Problem description:
Extract, word for word, every line from the one containing "extrude(amount=-regulator_lead_thickness)" through the one containing "imported = [obj", with both end lines kept.

Information provided:
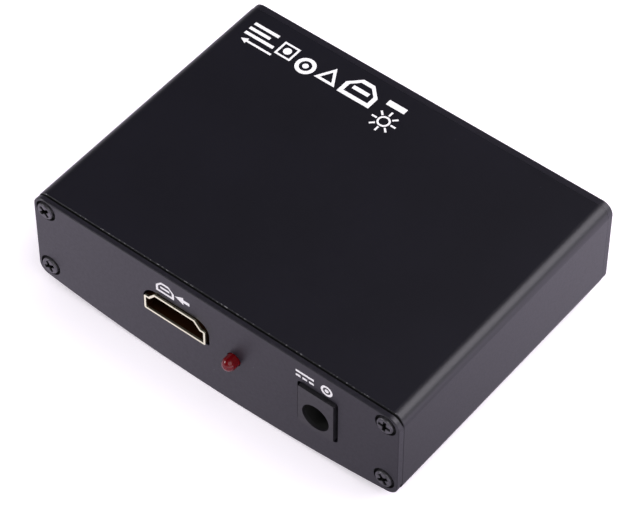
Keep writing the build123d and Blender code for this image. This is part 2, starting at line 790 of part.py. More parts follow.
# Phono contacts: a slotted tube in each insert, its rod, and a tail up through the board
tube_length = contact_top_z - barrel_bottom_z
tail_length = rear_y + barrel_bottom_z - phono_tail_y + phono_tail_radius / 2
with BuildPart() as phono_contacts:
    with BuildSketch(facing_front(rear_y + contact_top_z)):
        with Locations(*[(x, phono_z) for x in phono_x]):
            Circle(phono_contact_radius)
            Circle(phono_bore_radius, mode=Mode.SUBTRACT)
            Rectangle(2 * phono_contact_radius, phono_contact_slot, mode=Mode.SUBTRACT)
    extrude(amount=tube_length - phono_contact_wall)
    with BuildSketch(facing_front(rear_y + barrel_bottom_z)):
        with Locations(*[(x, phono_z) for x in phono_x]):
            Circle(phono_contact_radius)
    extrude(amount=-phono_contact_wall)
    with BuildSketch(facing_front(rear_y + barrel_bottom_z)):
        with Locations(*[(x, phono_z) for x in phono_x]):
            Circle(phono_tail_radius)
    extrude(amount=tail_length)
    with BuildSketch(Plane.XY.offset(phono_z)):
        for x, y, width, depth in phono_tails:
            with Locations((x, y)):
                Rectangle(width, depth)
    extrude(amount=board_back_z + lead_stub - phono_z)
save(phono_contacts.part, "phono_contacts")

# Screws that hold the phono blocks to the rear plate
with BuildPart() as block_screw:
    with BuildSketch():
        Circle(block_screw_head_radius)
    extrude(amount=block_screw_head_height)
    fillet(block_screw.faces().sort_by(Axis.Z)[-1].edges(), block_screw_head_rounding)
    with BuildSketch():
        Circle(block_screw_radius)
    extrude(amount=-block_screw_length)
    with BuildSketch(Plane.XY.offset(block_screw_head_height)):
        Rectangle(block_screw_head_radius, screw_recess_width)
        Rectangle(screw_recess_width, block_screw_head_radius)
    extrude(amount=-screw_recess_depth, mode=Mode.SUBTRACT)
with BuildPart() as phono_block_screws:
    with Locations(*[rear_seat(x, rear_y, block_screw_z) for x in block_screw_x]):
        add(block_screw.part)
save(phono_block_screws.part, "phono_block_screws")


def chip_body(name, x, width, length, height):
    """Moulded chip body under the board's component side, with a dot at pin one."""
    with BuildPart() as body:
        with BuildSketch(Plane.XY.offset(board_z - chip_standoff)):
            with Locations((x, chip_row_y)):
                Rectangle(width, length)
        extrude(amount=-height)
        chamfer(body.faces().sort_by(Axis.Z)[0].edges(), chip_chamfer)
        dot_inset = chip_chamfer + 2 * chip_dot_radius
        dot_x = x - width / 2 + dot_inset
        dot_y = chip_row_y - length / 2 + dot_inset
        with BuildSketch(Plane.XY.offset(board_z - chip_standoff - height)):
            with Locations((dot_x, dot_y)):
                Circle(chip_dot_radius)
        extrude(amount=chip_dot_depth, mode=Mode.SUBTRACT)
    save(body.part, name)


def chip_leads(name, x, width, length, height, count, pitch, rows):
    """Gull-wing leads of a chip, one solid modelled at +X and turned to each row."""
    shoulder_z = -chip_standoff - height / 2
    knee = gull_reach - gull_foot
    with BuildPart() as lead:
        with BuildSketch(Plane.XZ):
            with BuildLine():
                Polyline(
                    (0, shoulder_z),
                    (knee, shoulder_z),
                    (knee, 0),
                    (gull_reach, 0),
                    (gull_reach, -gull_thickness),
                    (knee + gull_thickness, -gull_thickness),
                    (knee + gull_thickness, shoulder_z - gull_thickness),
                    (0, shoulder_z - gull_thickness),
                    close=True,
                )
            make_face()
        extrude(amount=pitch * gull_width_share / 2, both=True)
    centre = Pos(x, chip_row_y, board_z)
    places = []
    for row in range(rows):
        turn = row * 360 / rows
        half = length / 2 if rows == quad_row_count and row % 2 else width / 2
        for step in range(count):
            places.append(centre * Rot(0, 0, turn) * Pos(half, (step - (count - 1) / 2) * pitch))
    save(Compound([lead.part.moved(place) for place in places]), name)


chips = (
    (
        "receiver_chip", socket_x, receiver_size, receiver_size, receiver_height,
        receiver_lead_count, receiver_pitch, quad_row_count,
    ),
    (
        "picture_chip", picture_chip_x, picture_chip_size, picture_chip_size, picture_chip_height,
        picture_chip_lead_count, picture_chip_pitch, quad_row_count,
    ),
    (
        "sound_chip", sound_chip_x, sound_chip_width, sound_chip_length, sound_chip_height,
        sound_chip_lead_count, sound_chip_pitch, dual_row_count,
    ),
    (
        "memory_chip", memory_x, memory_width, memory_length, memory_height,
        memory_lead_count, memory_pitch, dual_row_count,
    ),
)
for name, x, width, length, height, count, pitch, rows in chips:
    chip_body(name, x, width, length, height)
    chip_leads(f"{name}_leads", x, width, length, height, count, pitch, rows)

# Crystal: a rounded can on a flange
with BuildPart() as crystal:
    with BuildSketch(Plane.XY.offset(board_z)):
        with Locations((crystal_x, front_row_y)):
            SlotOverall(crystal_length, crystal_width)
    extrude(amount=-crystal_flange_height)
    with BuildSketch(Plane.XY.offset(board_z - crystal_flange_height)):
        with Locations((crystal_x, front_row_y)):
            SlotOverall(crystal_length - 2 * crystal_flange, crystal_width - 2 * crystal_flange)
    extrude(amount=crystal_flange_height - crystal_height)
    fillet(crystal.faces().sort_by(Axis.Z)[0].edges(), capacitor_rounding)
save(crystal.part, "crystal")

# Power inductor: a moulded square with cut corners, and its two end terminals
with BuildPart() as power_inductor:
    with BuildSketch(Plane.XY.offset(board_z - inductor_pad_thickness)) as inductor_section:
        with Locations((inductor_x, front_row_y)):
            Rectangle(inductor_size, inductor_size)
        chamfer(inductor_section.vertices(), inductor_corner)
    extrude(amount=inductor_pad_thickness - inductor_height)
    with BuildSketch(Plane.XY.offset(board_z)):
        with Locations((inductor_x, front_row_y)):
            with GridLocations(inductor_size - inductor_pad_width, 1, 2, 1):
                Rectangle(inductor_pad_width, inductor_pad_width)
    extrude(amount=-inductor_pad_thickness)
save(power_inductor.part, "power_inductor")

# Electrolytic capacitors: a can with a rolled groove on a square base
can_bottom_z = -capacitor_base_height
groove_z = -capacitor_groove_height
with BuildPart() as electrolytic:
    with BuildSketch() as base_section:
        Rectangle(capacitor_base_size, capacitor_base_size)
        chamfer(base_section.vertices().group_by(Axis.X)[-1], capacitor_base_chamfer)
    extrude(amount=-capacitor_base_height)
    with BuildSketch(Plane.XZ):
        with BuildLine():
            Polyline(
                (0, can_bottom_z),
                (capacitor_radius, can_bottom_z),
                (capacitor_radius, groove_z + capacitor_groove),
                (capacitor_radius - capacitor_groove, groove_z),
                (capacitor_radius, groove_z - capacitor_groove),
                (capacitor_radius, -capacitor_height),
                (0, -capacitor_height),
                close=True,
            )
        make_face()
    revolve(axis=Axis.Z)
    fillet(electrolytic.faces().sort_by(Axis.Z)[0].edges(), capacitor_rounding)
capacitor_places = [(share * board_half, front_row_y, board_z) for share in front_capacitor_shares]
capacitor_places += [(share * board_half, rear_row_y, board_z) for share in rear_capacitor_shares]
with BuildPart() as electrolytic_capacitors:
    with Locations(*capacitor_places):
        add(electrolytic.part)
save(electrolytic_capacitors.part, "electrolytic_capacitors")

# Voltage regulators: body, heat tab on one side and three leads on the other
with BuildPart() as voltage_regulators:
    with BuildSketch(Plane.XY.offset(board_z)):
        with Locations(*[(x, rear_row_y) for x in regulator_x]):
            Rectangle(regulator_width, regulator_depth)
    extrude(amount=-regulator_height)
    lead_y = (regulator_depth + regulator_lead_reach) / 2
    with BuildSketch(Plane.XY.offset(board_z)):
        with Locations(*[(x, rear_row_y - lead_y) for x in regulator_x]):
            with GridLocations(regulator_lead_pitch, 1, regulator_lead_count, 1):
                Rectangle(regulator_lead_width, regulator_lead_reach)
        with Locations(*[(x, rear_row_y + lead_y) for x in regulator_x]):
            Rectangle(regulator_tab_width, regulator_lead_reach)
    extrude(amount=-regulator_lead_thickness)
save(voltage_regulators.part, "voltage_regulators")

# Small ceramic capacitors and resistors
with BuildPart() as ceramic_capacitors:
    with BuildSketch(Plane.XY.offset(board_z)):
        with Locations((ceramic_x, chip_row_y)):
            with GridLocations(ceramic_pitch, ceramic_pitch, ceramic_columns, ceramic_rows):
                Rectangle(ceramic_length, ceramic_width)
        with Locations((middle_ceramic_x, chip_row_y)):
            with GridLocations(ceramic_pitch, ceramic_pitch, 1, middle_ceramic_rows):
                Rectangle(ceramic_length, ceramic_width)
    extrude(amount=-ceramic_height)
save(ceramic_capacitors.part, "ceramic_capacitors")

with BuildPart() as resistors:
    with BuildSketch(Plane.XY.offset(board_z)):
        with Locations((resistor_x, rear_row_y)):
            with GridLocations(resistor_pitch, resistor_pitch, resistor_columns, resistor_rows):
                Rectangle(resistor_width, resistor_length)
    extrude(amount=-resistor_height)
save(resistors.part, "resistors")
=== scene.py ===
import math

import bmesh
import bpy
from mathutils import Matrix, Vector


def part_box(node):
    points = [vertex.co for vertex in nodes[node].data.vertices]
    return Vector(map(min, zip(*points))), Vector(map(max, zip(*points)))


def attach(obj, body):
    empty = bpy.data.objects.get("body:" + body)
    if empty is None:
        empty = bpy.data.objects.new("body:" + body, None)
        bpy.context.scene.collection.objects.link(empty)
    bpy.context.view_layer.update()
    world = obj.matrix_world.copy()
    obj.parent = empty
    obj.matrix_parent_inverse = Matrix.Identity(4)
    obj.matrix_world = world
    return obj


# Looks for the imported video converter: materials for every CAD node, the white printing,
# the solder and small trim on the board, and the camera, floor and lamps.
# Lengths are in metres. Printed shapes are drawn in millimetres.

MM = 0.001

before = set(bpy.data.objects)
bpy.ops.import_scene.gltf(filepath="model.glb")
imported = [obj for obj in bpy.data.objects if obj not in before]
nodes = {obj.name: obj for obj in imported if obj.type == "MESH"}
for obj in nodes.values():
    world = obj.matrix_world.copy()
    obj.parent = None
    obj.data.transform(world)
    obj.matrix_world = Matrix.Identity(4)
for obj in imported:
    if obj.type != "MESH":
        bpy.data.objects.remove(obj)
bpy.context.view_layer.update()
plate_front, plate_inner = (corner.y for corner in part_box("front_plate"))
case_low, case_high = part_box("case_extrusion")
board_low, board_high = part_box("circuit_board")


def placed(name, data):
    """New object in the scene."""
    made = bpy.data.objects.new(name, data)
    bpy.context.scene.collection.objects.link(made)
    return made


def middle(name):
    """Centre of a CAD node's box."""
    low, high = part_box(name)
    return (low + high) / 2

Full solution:
    extrude(amount=-regulator_lead_thickness)
save(voltage_regulators.part, "voltage_regulators")

# Small ceramic capacitors and resistors
with BuildPart() as ceramic_capacitors:
    with BuildSketch(Plane.XY.offset(board_z)):
        with Locations((ceramic_x, chip_row_y)):
            with GridLocations(ceramic_pitch, ceramic_pitch, ceramic_columns, ceramic_rows):
                Rectangle(ceramic_length, ceramic_width)
        with Locations((middle_ceramic_x, chip_row_y)):
            with GridLocations(ceramic_pitch, ceramic_pitch, 1, middle_ceramic_rows):
                Rectangle(ceramic_length, ceramic_width)
    extrude(amount=-ceramic_height)
save(ceramic_capacitors.part, "ceramic_capacitors")

with BuildPart() as resistors:
    with BuildSketch(Plane.XY.offset(board_z)):
        with Locations((resistor_x, rear_row_y)):
            with GridLocations(resistor_pitch, resistor_pitch, resistor_columns, resistor_rows):
                Rectangle(resistor_width, resistor_length)
    extrude(amount=-resistor_height)
save(resistors.part, "resistors")
=== scene.py ===
import math

import bmesh
import bpy
from mathutils import Matrix, Vector


def part_box(node):
    points = [vertex.co for vertex in nodes[node].data.vertices]
    return Vector(map(min, zip(*points))), Vector(map(max, zip(*points)))


def attach(obj, body):
    empty = bpy.data.objects.get("body:" + body)
    if empty is None:
        empty = bpy.data.objects.new("body:" + body, None)
        bpy.context.scene.collection.objects.link(empty)
    bpy.context.view_layer.update()
    world = obj.matrix_world.copy()
    obj.parent = empty
    obj.matrix_parent_inverse = Matrix.Identity(4)
    obj.matrix_world = world
    return obj


# Looks for the imported video converter: materials for every CAD node, the white printing,
# the solder and small trim on the board, and the camera, floor and lamps.
# Lengths are in metres. Printed shapes are drawn in millimetres.

MM = 0.001

before = set(bpy.data.objects)
bpy.ops.import_scene.gltf(filepath="model.glb")
imported = [obj for obj in bpy.data.objects if obj not in before]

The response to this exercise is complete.